Interest rates or margin
The interest rates or margins are the key variables determining a swap contract's cash flows and payment obligations. Depending on the type of swap, these rates can be fixed or variable, and they determine the amount of money exchanged between the parties. The interest rates or margins are crucial in determining the financial implications and benefits of the swap for each party involved.
In summary, a swap contract involves the start and end dates, the nominal amount, and the interest rates or margin. These factors influence the swap agreement's cash flows, payment obligations, and financial implications. Understanding these factors is essential for successful participation in swap transactions.
Examples of Swap Applications
Hedging interest rate risk
If you have a variable interest rate on a loan and are concerned about potential rate increases, you can enter into an interest rate swap. In this arrangement, you would exchange your variable interest payments for fixed interest payments with another party. This interest rate swap clearing allows you to hedge against rising interest rates and stabilize cash flows.
Managing foreign exchange risk
If your business deals with international trade and currency fluctuations, you can use a currency swap to manage foreign exchange risk. For example, suppose you have a loan in a foreign currency and are concerned about exchange rate volatility. In that case, you can enter into a swap to exchange the foreign currency payments for your desired currency. This allows you to mitigate the risk of currency fluctuations and ensure stability in your cash flows.

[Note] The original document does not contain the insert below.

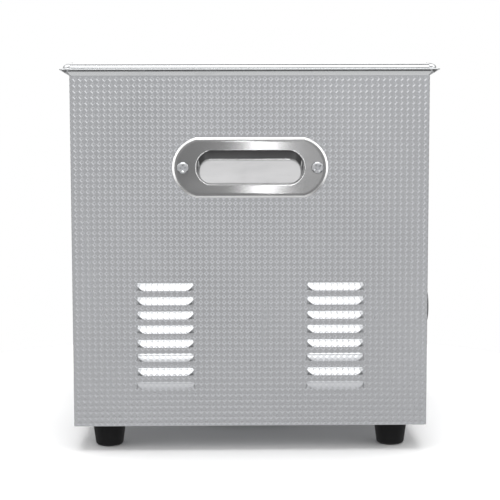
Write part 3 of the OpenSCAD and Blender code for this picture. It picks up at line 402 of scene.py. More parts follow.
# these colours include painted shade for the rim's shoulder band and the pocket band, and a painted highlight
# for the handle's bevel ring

Swaps are widely used in financial markets to manage various types and classes of risks. They provide flexibility and allow businesses to customize their risk management strategies. However, it's important to note that swaps involve legal agreements and are typically executed through financial intermediaries such as banks or brokerage firms.
In conclusion, swaps are helpful for businesses to manage interest rates and foreign exchange risks. By understanding how swaps work and their applications, you can make informed decisions to protect your business and ensure financial stability.